Toni menjelaskan, tujuan pengajuan permohonan gelar perkara khusus itu dimaksukan untuk membuat kasus pembunuhan Vina dan Eky menjadi terang benderang. ‘’Alat bukti apa yang dimiliki oleh penyidik sehingga menetapkan klien kami, Pegi Setiawan, sebagai tersangka dalam perkara tindak pidana pembunuhan Vina Eky,’’ ucap Toni.
Toni menilai, penetapan Pegi Setiawan sebagai tersangka kasus pembunuhan Vina–Eky terlalu dini. Apalagi, hanya didasarkan pada pengakuan saksi Aep dan terpidana lainnya. Sementara saksi terpidana lainnya, banyak yang tidak menyudutkan atau tidak mengakui Pegi Setiawan terlibat dalam kasus tersebut.
‘’Jadi hanya gara-gara pengakuan saksi saja, sehingga kemudian Pegi Setiawan ditetapkan sebagai tersangka, (padahal) ciri-ciri DPO dengan Pegi Setiawan itu berbeda,’’ kata Toni.
Ditambah lagi, dalam putusan pengadilan, sepeda motor yang dipakai oleh 11 pelaku itu tidak ada Suzuki Smash. Belakangan setelah Pegi Setiawan ditangkap, saksi Aep mengatakan bahwa motor Suzuki Smash itu digunakan oleh Pegi Setiawan.
Toni menambahkan, sejumlah saksi juga telah memberikan kesaksiannya bahwa Pegi Setiawan berada di Bandung saat kejadian pembunuhan Vina. Namun, tim penyidik masih tetap bersikukuh menyatakan Pegi Setiawan sebagai tersangka.
‘’Makanya kami coba ajukan gelar pekara khusus ke Bareskrim Polri, tujuannya supaya terang benderang,’’ tukas Toni.
Pegi dites secara maraton, dari psikologi hingga poligraf. Baca di halaman selanjutnya.
Pegi Setiawan, tersangka kasus pembunuhan Vina dan Eky di Cirebon tahun 2016 silam harus menjalani beberapa ujian dari penyidik. Pekan ini, ia bakal menjalani tes poligraf atau kebohongan pekan ini di Polda Jawa Barat (Jabar). Ia sebelumnya juga telah menjalani tes psikologi terkait intelijensi, afeksi, dan psikomotor.

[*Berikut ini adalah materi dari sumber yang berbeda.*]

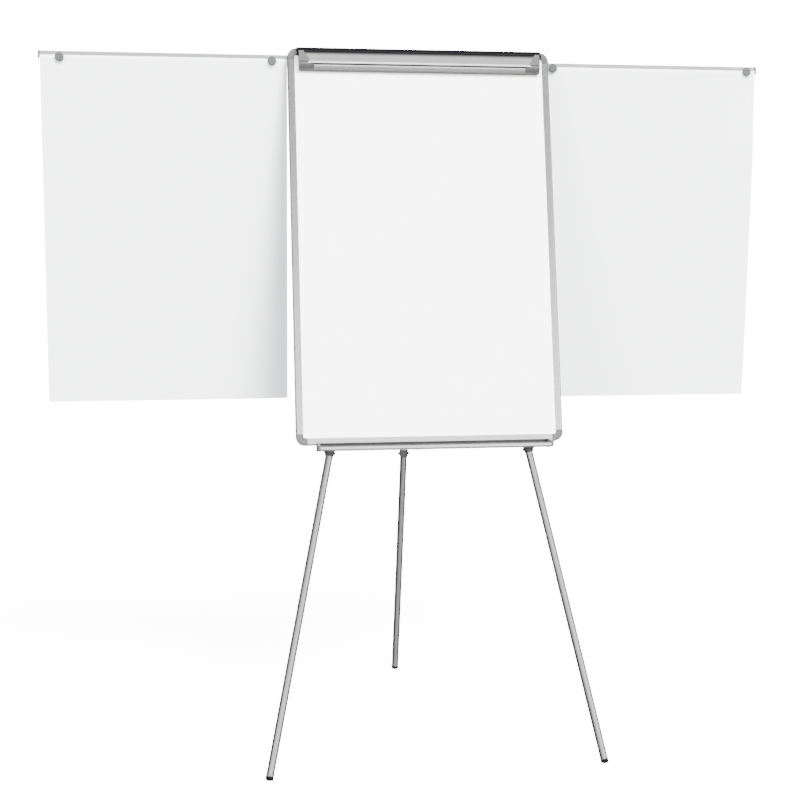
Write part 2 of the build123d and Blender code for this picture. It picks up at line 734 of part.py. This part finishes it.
def rubber_foot(leg_space):
    """Blunt domed foot, cut level where it stands on the floor."""
    dome = cylinder(TUBE_INNER_R + 0.3, -1.6, FOOT_LENGTH)
    dome = fillet(dome.edges().group_by(Axis.Z)[0], 5.5)
    dome -= cylinder(4.05, 3.9, FOOT_LENGTH + 1)
    floor = Box(4000, 4000, 100, align=(Align.CENTER, Align.CENTER, Align.MAX))
    return leg_space * dome - floor


# ---------------------------------------------------------------- head
PLATE_THICK = 2.4
plate_back = PANEL_BACK + PLATE_THICK
HUB_WEB = 5.3
web_back = plate_back + HUB_WEB
HUB_TOP = 950.0
HUB_SCREW = dict(head_r=3.8, head=2.4, shank_r=2.0, length=14.0)
HUB_SCREW_HALF = 27.0
hub_screw_places = []
for side in (-1, 1):
    for height in (898.5, 943.5):
        place = Pos(REAR_X + side * HUB_SCREW_HALF, web_back, height)
        hub_screw_places.append(place * HEAD_BACK)


def hub_holes():
    hole = screw_hole(HUB_SCREW["shank_r"], HUB_SCREW["length"])
    return Compound(children=[place * hole for place in hub_screw_places])


def hub_screws():
    return Compound(children=[place * screw(**HUB_SCREW) for place in hub_screw_places])


EAR_GAP = 12.8
EAR_THICK = 4.0


def leg_hub():
    """Cast hub on the back of the board: sockets for the front legs and two ears
    for the pivot of the rear leg."""
    hub = block(-68, 68, plate_back, web_back, 890, HUB_TOP)
    hub = fillet(hub.edges().filter_by(Axis.Y), 8.0)
    for side in (-1, 1):
        axis = Pos(side * FOOT_SPREAD, LEG_DEPTH, foot_height) * Rot(0, -side * degrees(splay), 0)
        socket = axis * cylinder(14.0, front_length - 46, front_length + 6)
        hub += socket
        hub -= axis * cylinder(TUBE_OUTER_R + HOLE_GAP, front_length - 60, front_length + 0.2)
    ear = Pos(PIVOT_DEPTH, PIVOT_HEIGHT) * Circle(11.0)
    ear += rectangle(web_back - 1, PIVOT_DEPTH, PIVOT_HEIGHT - 11, PIVOT_HEIGHT + 11)
    ear -= Pos(PIVOT_DEPTH, PIVOT_HEIGHT) * Circle(PIVOT_R + HOLE_GAP)
    for near in (REAR_X - EAR_GAP - EAR_THICK, REAR_X + EAR_GAP):
        hub += along_x(ear, near, near + EAR_THICK)
    trim = block(-200, 200, -50, plate_back, 800, 1000)
    return hub - trim - hub_holes()


def head_plate():
    plate = block(-74, 74, PANEL_BACK, plate_back, 884, 954)
    return fillet(plate.edges().filter_by(Axis.Y), 10.0) - hub_holes()


pivot_place = Pos(REAR_X, PIVOT_DEPTH, PIVOT_HEIGHT) * Rot(0, 90, 0)
BOLT_SPAN = EAR_GAP + EAR_THICK


def rear_pivot_bolt():
    head = cylinder(7.0, BOLT_SPAN, BOLT_SPAN + 4.0)
    head = fillet(head.edges().group_by(Axis.Z)[-1], 2.2)
    return pivot_place * (cylinder(PIVOT_R, -BOLT_SPAN - 8, BOLT_SPAN + 1) + head)


def rear_pivot_nut():
    hexagon = extrude(RegularPolygon(6.5, 6, major_radius=False), amount=6.0)
    nut = Pos(0, 0, -BOLT_SPAN - 6.0) * hexagon - cylinder(PIVOT_R + HOLE_GAP, -60, 60)
    return pivot_place * nut


KNUCKLE_HALF = EAR_GAP - 0.3
KNUCKLE_SOCKET = 48.0


def rear_leg_knuckle():
    """Pivot end of the rear leg. Its nose meets the hub when the leg is out, which
    stops the leg there. Drawn in the rear leg's own space."""
    pivot = rear_length
    barrel = cylinder(TUBE_OUTER_R - 1.45, pivot - KNUCKLE_SOCKET, pivot - 15)
    eye = Pos(0, 0, pivot) * Rot(0, 90, 0) * cylinder(13.0, -KNUCKLE_HALF, KNUCKLE_HALF)
    neck = block(-KNUCKLE_HALF, KNUCKLE_HALF, -11, 11, pivot - 18, pivot)
    shape = rear_leg_space * (barrel + eye + neck)
    reach = web_back + 0.15 - PIVOT_DEPTH
    nose_face = outline((0, 12.5), (reach, 17), (reach, 3), (-4, -11), (6, -6))
    nose = Pos(PIVOT_DEPTH, PIVOT_HEIGHT) * nose_face
    shape += board_space * along_x(nose, REAR_X - 9.0, REAR_X + 9.0)
    bore = pivot_place * cylinder(PIVOT_R + 0.06, -40, 40)
    return shape - board_space * bore


def leg_saddles():
    """Two saddles that hold the front legs to the bottom rail."""
    saddles = []
    for side in (-1, 1):
        axis = Pos(side * FOOT_SPREAD, LEG_DEPTH, foot_height) * Rot(0, -side * degrees(splay), 0)
        centre = front_length - (HEAD_HEIGHT - SADDLE_HEIGHT) / cos(splay)
        middle = side * saddle_x
        flange = block(
            middle - 26, middle + 26, RAIL_DEPTH, RAIL_DEPTH + SADDLE_PLATE, 0.5, 10.0
        )
        strap = axis * cylinder(13.4, centre - 5.5, centre + 5.5)
        cheek = block(middle - 13, middle + 13, RAIL_DEPTH, LEG_DEPTH, 1.5, 9.5)
        saddle = fillet(flange.edges().filter_by(Axis.Y), 3.0) + strap + cheek
        saddle -= axis * cylinder(TUBE_OUTER_R + HOLE_GAP, centre - 60, centre + 60)
        saddle -= block(middle - 60, middle + 60, -20, RAIL_DEPTH, -60, 60)
        saddles.append(saddle - frame_holes)
    return Compound(children=saddles)


# ---------------------------------------------------------------- assembly
def build():
    """Every piece by name, in its place."""
    on_board = {
        "writing_sheet": panel(LIP, LIP + SHEET_STEEL),
        "board_core": panel(LIP + SHEET_STEEL, PANEL_BACK - BACKING) - hub_holes(),
        "backing_sheet": panel(PANEL_BACK - BACKING, PANEL_BACK) - hub_holes(),
        "frame_screws": frame_screws(),
        "clamp_base": clamp_base(),
        "clamp_brackets": clamp_brackets(),
        "clamp_hinge_rod": clamp_hinge_rod(),
        "clamp_springs": clamp_springs(),
        "clamp_grip_strip": clamp_grip_strip(),
        "hook_rail": hook_rail(),
        "pen_tray": pen_tray(),
        "arm_channel": arm_channel(),
        "head_plate": head_plate(),
        "leg_hub": leg_hub(),
        "hub_screws": hub_screws(),
        "rear_pivot_bolt": rear_pivot_bolt(),
        "rear_pivot_nut": rear_pivot_nut(),
        "leg_saddles": leg_saddles(),
    }
    on_board.update(frame_rails())
    on_board.update(corner_caps())
    on_board.update(clamp_pieces())
    for name, side in (("left", -1), ("right", 1)):
        on_board["pad_hook_" + name] = pad_hook(side)
        on_board["tray_end_cap_" + name] = tray_end_cap(side)
        on_board["arm_" + name] = arm(side)
        on_board["arm_end_cap_" + name] = arm_end_cap(side)
        on_board["magnets_" + name] = magnets(side)
    pieces = {name: board_space * shape for name, shape in on_board.items()}

    pieces["paper_sheet_left"] = paper_sheet(-1)
    pieces["paper_sheet_right"] = paper_sheet(1)
    pieces["rear_leg_knuckle"] = rear_leg_knuckle()
    legs = (
        ("front_left", front_leg_space(-1), FRONT_SPLIT, front_length, 18.0),
        ("front_right", front_leg_space(1), FRONT_SPLIT, front_length, -14.0),
        ("rear", rear_leg_space, REAR_SPLIT, rear_length - 19.0, 0.0),
    )
    for name, space, split, top, turn in legs:
        pieces[name + "_outer_tube"] = space * outer_tube(split, top)
        pieces[name + "_inner_tube"] = space * inner_tube(split)
        pieces[name + "_lock_collar"] = space * lock_collar(split, turn)
        pieces[name + "_collar_grips"] = space * collar_grips(split, turn)
        pieces[name + "_foot_plug"] = space * foot_plug()
        pieces[name + "_rubber_foot"] = rubber_foot(space)
    return pieces


def main():
    os.makedirs("parts", exist_ok=True)
    for name, shape in build().items():
        export_step(shape, f"parts/{name}.step")


main()
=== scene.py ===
"""Looks for the flipchart easel: materials for the CAD pieces, two hanging sheets of
paper, a pale studio and the camera. Metres, same frame as the CAD."""

import json
import math

import bpy
from mathutils import Matrix, Vector


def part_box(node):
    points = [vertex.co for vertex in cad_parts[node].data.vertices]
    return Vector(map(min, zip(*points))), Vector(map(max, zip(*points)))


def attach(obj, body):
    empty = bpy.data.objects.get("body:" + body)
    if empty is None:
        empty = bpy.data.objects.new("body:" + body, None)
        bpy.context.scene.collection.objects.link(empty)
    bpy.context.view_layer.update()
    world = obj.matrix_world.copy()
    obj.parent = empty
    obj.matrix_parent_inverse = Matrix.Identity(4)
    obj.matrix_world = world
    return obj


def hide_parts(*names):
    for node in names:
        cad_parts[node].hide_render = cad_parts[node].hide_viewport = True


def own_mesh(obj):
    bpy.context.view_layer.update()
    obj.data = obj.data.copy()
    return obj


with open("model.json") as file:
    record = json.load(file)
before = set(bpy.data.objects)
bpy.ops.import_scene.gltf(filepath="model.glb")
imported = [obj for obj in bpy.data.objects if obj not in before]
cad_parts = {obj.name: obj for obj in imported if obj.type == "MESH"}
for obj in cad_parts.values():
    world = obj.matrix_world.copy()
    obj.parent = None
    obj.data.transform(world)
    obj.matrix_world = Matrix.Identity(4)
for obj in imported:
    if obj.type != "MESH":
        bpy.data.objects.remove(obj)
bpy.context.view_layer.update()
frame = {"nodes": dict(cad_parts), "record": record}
nodes = frame["nodes"]

# The board leans back from the point (BOARD_Y, BOARD_Z) at its bottom front edge.
LEAN = math.radians(14.65)
BOARD_Y = -0.2059
BOARD_Z = 0.783

# Where most values of a noise texture lie.
NOISE_LOW = 0.3
NOISE_HIGH = 0.7


# ------------------------------------------------------------------ materials
def new_material(name):
    mat = bpy.data.materials.new(name)
    mat.use_nodes = True
    tree = mat.node_tree
    shader = tree.nodes["Principled BSDF"]
    return mat, tree, shader


def object_coordinates(tree, scale=(1, 1, 1), rotation=(0, 0, 0)):
    """Object coordinates, in metres, turned and stretched."""
    coord = tree.nodes.new("ShaderNodeTexCoord")
    mapping = tree.nodes.new("ShaderNodeMapping")
    mapping.inputs["Rotation"].default_value = rotation
    mapping.inputs["Scale"].default_value = scale
    tree.links.new(coord.outputs["Object"], mapping.inputs["Vector"])
    return mapping.outputs["Vector"]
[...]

"Ada informasi dari pak kanit akan pemeriksaan poligraf, itu untuk mengetahui kebohongan akan dilaksanakan Rabu," ucap kuasa hukum Pegi Setiawan, Toni RM kepada media massa belum lama ini.
Ia mengaku bakal menunggu surat panggilan pemeriksaan resmi dari penyidik Polda Jawa Barat. Toni menjelaskan, kliennya telah menjalani tes psikologi.

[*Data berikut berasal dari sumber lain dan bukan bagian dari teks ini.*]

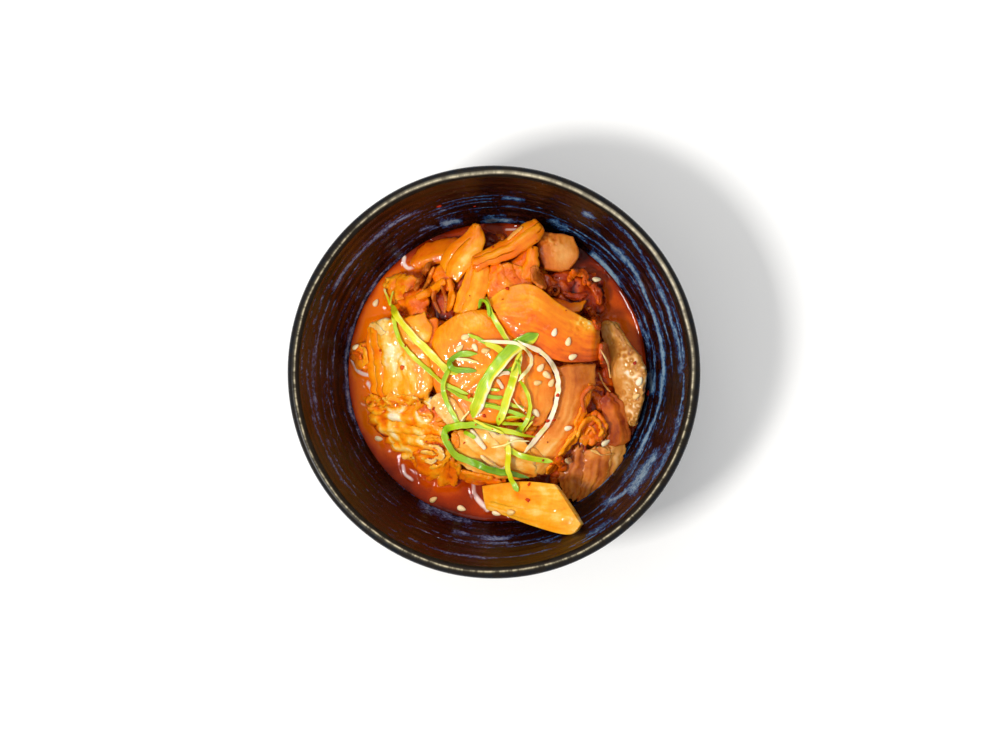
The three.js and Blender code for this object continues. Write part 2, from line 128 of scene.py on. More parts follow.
def noise(p, q, seed):
    """Value noise from -1 to 1: random numbers at whole (p, q), blended by 6t^5 - 15t^4 + 10t^3."""
    table = np.random.default_rng(seed).uniform(-1, 1, (64, 64))
    p, q = np.broadcast_arrays(np.asarray(p, float), np.asarray(q, float))
    pi, qi = np.floor(p).astype(int), np.floor(q).astype(int)
    s, t = p - pi, q - qi
    s = s * s * s * (s * (6 * s - 15) + 10)
    t = t * t * t * (t * (6 * t - 15) + 10)
    near = table[pi % 64, qi % 64] * (1 - s) + table[(pi + 1) % 64, qi % 64] * s
    far = table[pi % 64, (qi + 1) % 64] * (1 - s) + table[(pi + 1) % 64, (qi + 1) % 64] * s
    return near * (1 - t) + far * t


def rough(p, q, seed, octaves=3):
    """Several layers of noise, each twice as fine and half as strong as the one before."""
    layers = [noise(p * 2**k, q * 2**k, seed + k) / 2**k for k in range(octaves)]
    return sum(layers)


def smooth(low, high, x):
    """0 below low, 1 above high, and a soft step in between."""
    t = np.clip((x - low) / (high - low), 0, 1)
    return t * t * (3 - 2 * t)


# %% Arrays into meshes


def grid_faces(ids, wrap=False):
    """Four-sided faces between the rows and columns of a grid of point numbers. wrap joins the last
    column to the first."""
    if wrap:
        ids = np.concatenate([ids, ids[:, :1]], axis=1)
    corners = [ids[:-1, :-1], ids[:-1, 1:], ids[1:, 1:], ids[1:, :-1]]
    return np.stack(corners, axis=-1).reshape(-1, 4)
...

"Psikolog menjelaskan pemeriksaan untuk tersangka Pegi Setiawan berkaitan dengan intelijensi kecerdasan kognitif otak, kedua afeksi menjabarkan suatu perasaan mendapatkan respons yang baik, ketiga motorik melihat memeriksa pengendalian pengaturan fungsi organ tubuh," kata dia.
Ia menuturkan, para psikolog melakukan tes menggunakan lima alat. Namun, pihaknya tidak mendapatkan penjelasan mengenai alat yang digunakan oleh psikolog.
Toni menegaskan bahwa sosok Pegi Setiawan merupakan orang baik dan ramah. Ia mendapatkan kesimpulan tersebut setelah menjalani interaksi dengan yang bersangkutan. "Pegi Setiawan baik, ramah, dan tegar. Saya tanya nyambung," kata dia.
Kasus pembunuhan Vina dan Rizky kembali viral setelah muncul film yang mengangkat kasus tersebut dengan judul 'Vina: Sebelum Tujuh Hari'. Warganet menyoroti tiga orang pelaku yang masih buron kurang lebih delapan tahun.
Polisi pun bergerak menyelidiki kasus tersebut hingga akhirnya menangkap satu orang dari tiga orang pelaku buron yaitu Pegi alias Perong atau Pegi Setiawan. Sedangkan dua pelaku lainnya yang masih buron diralat kepolisian dan dinyatakan fiktif. Polisi menyebut hanya terdapat satu buron yaitu Pegi.
Delapan orang terpidana lainnya telah dijatuhi hukuman penjara yaitu tujuh orang dijatuhi hukuman penjara seumur hidup dan satu anak di bawah umur dijatuhi hukuman 8 tahun dan telah bebas.